Return the first line, the line containing "corner brackets: a", and every line between them, exactly as they stand.

--- Start Data segment ---

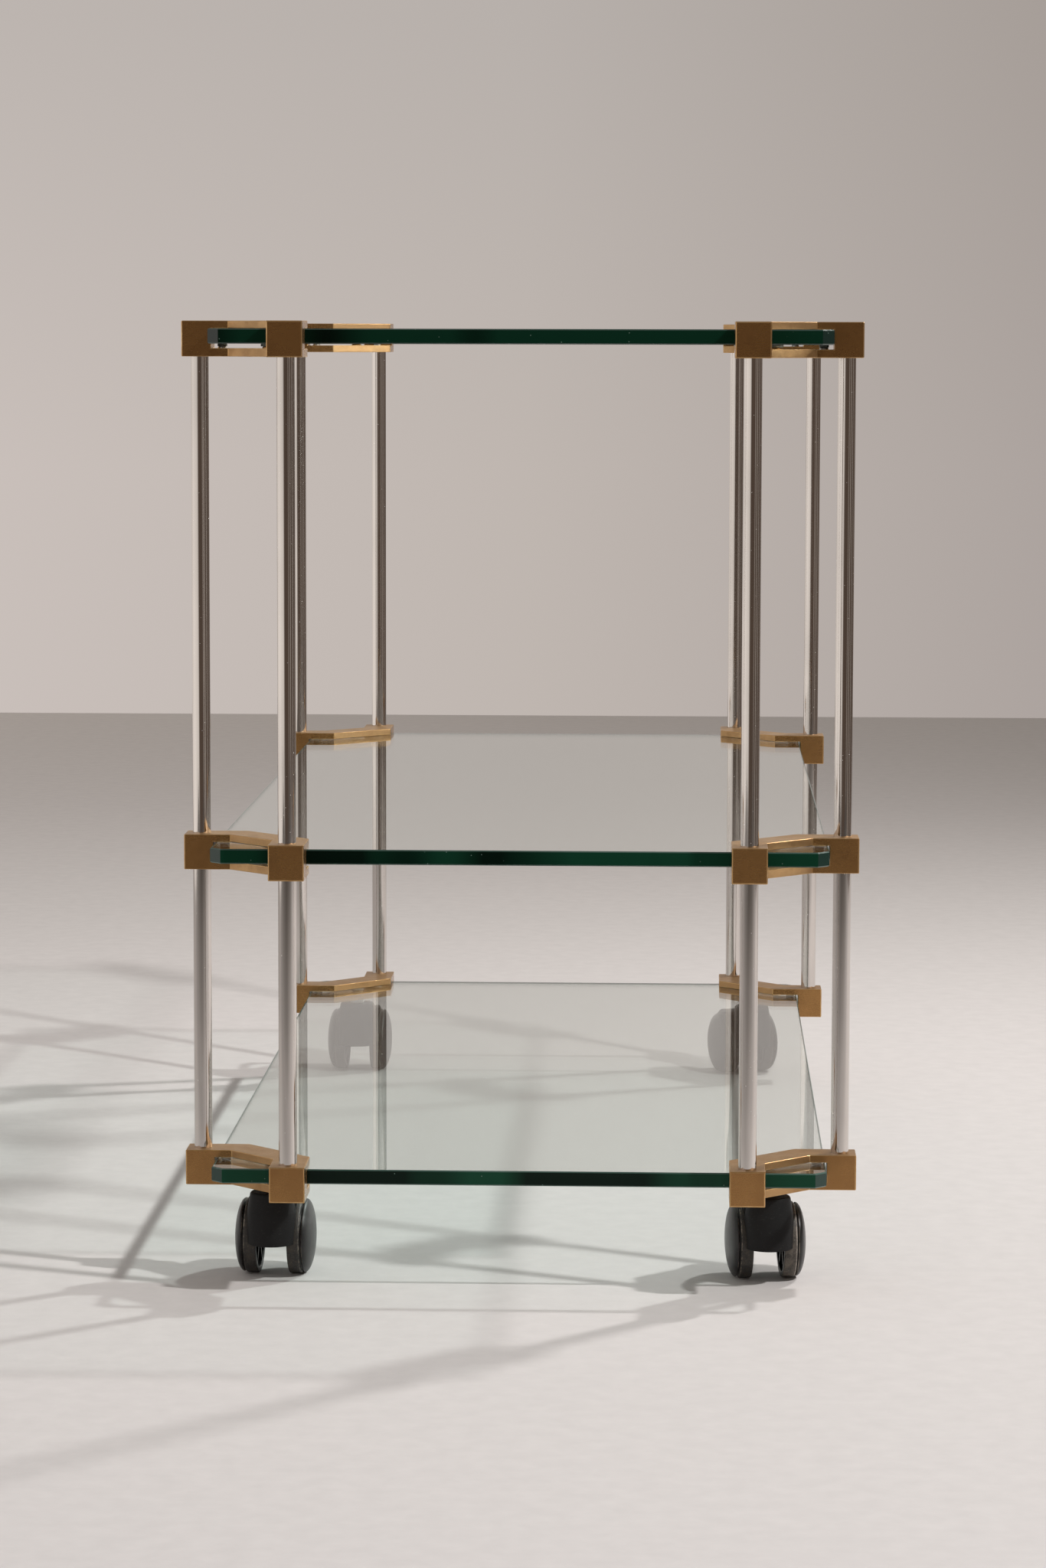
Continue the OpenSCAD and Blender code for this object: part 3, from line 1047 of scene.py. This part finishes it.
@dataclass
class Brackets:
    """Twelve cast corner brackets: a bent square bar, slotted for the glass."""

    finishes: Finishes
    heights: Heights
    bar: float = 23.5
    reach: float = 85.0
    straight: float = 31.0
    boss: float = 19.6
    lower_jaw: float = 5.5
    slot: float = 13.0
    tube_d: float = 12.0
    tube_seat: float = 2.0
    tube_inset: float = 10.8
    rod_d: float = 6.0
    rod_grip: float = 16.0
    nut_d: float = 12.0
    nut_recess: float = 6.5
    edge_screw_inset: float = 26.0
    edge_screw_d: float = 6.0
    centre_inset: float = 57.8
    centre_d: float = 8.0
    end_ease: float = 0.9
    side_ease: float = 0.45
    smallest_edge: float = 1.2

    def pair(self, inset: float) -> list[Point]:
        """Local places of two like things, on the middle of the bar's two ends."""
        axis = self.reach - self.bar / 2
        return [(inset, axis), (axis, inset)]

    def plan(self) -> list[Point]:
        """Outline of the bent bar from above.

        Returns:
            Eight corners.
        """
        outer, inner = self.reach - self.bar, self.straight + self.bar * math.tan(math.pi / 8)
        return [
            (0, outer), (self.straight, outer), (outer, self.straight), (outer, 0),
            (self.reach, 0), (self.reach, inner), (inner, self.reach), (0, self.reach),
        ]

    def drill(self, obj: Object, at: Point, diameter: float, low: float, high: float) -> None:
        """Cuts a round hole.

        Args:
            obj: The bracket.
            at: Local place of the hole.
            diameter: Diameter before the clearance is added.
            low: Lower end.
            high: Upper end.
        """
        bm = cylinder(diameter / 2 + CLEARANCE, low, high, 56)
        bmesh.ops.translate(bm, verts=bm.verts, vec=(*at, 0))
        combine(obj, bm)

    def casting(self, tier: Tier) -> Object:
        """The bracket of a tier before its edges are eased.

        Args:
            tier: The tier.

        Returns:
            The solid in its own place, in millimetres.
        """
        obj = make_object(f"casting_{tier.name}", outline_solid(self.plan(), 0, self.bar))
        below, above, inside_slot, far = -1, self.bar + 1, self.lower_jaw + 1, 2 * self.reach
        square = [(self.boss, self.boss), (far, self.boss), (far, far), (self.boss, far)]
        combine(obj, outline_solid(square, self.lower_jaw, self.lower_jaw + self.slot))
        for at in self.pair(self.tube_inset):
            if tier is not Tier.BOTTOM:
                self.drill(obj, at, self.tube_d, below, self.tube_seat)
            if tier is not Tier.TOP:
                self.drill(obj, at, self.tube_d, self.bar - self.tube_seat, above)
            self.drill(obj, at, self.rod_d, below, self.rod_grip if tier is Tier.TOP else above)
            if tier is Tier.BOTTOM:
                self.drill(obj, at, self.nut_d, below, self.nut_recess)
        for at in self.pair(self.edge_screw_inset):
            self.drill(obj, at, self.edge_screw_d, below, inside_slot)
        self.drill(obj, (self.centre_inset, self.centre_inset), self.centre_d, below, inside_slot)
        return obj

    def eased(self, casting: Object, corner: Corner, name: str) -> Object:
        """Mirrors a casting for its corner and eases its edges, the end faces more than the rest.

        Args:
            casting: The bracket of the tier.
            corner: The corner.
            name: Name of the piece.

        Returns:
            The bracket, in millimetres, in its own place.
        """
        cast, rubbed, filed = 0, 1, 2
        level, bend, on_face = math.radians(0.5), math.radians(25), 0.01
        bm = bmesh.new()
        bm.from_mesh(casting.data)
        bmesh.ops.dissolve_limit(bm, angle_limit=level, verts=bm.verts, edges=bm.edges)
        weight = bm.edges.layers.float.new("bevel_weight_edge")
        for edge in bm.edges:
            solid = len(edge.link_faces) == 2 and edge.calc_face_angle(0) >= bend
            if solid and edge.calc_length() >= self.smallest_edge:
                one, two = edge.verts[0].co, edge.verts[1].co
                at_end = any(max(one[i], two[i]) < on_face for i in (0, 1))
                edge[weight] = 1.0 if at_end else self.side_ease / self.end_ease
        bmesh.ops.scale(bm, verts=bm.verts, vec=(corner.inward_x, corner.inward_y, 1))
        if corner.inward_x != corner.inward_y:
            bmesh.ops.reverse_faces(bm, faces=bm.faces)
        obj = make_object(name, bm, (self.finishes.brass, self.finishes.rubbed, self.finishes.filed))
        ease_edges(obj, self.end_ease, 3, 34, limit_method="WEIGHT", material=rubbed)
        # Top, bottom and diagonal faces take the filed brass, whose paler colour is a painted highlight.
        for face in obj.data.polygons:
            x, y, z = (abs(part) for part in face.normal)
            if face.material_index == cast and (z > 0.9 or min(x, y) > 0.3):
                face.material_index = filed
        return obj

    def build(self) -> None:
        """Makes the twelve brackets."""
        for tier in Tier:
            casting = self.casting(tier)
            for corner in CORNERS:
                label = f"{tier.label}_{corner.name}"
                piece = self.eased(casting, corner, f"cast_bracket_{label}")
                place = corner.point(0, 0, self.heights.tiers[tier.value])
                piece.data.transform(Matrix.Translation(place * MM) @ TO_METRES)
                install(piece, "root", [f"bracket_{label}"])
            discard(casting)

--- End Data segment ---

Task output:
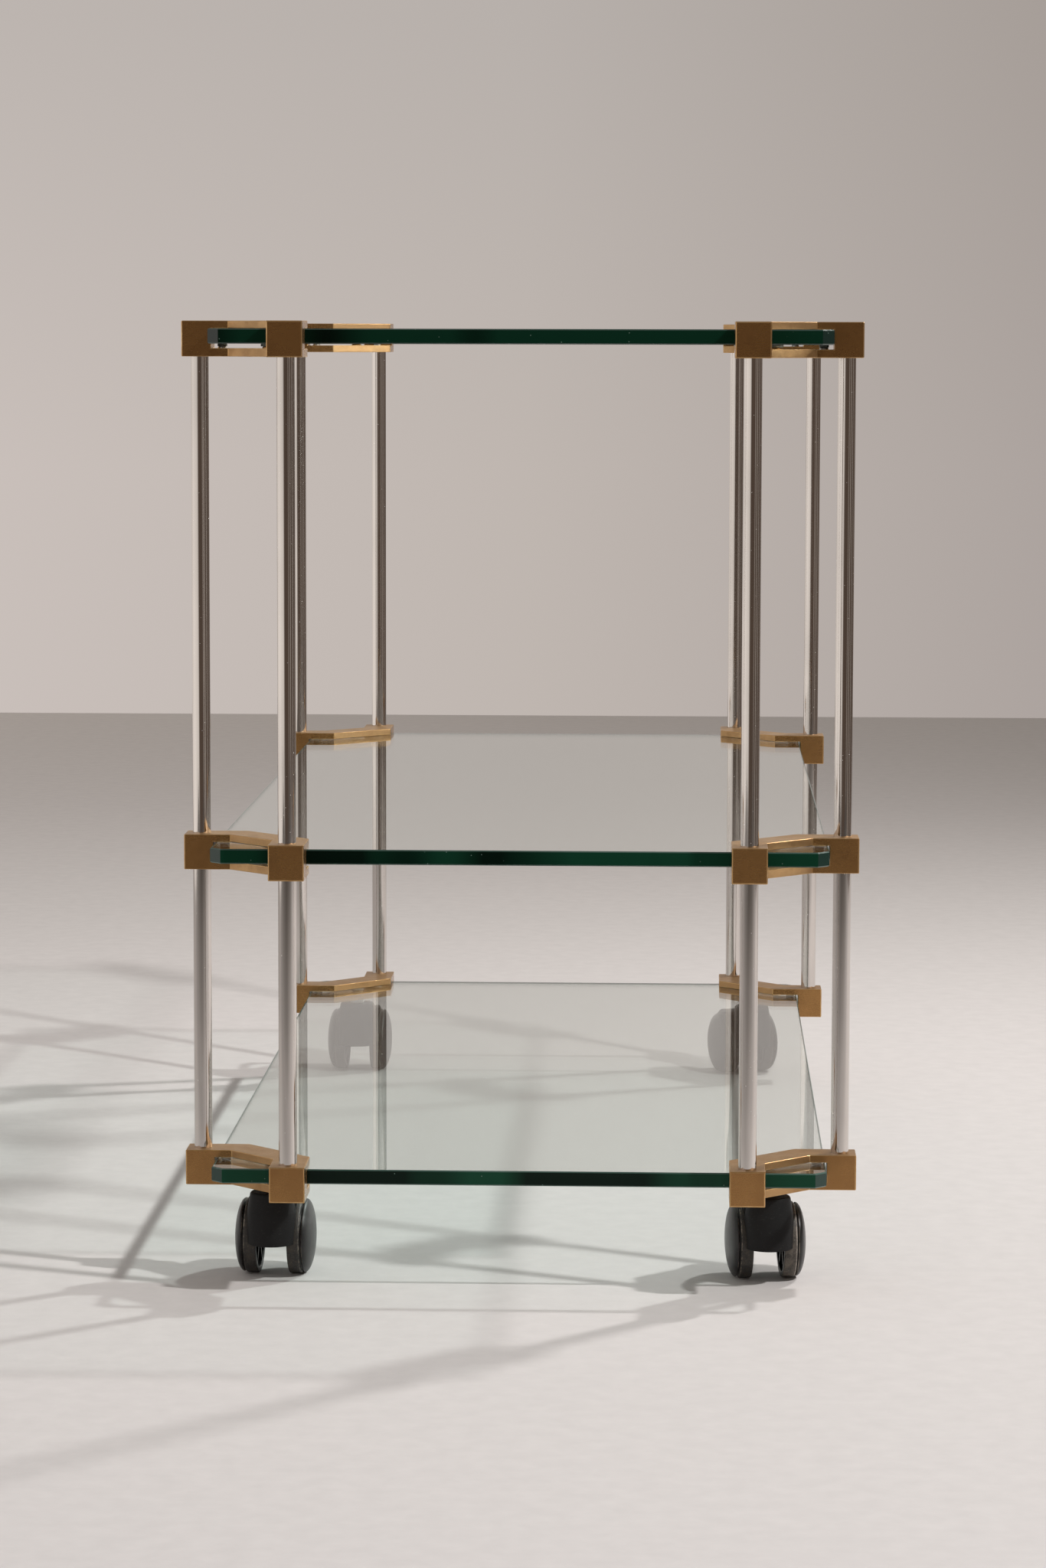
Continue the OpenSCAD and Blender code for this object: part 3, from line 1047 of scene.py. This part finishes it.
@dataclass
class Brackets:
    """Twelve cast corner brackets: a bent square bar, slotted for the glass."""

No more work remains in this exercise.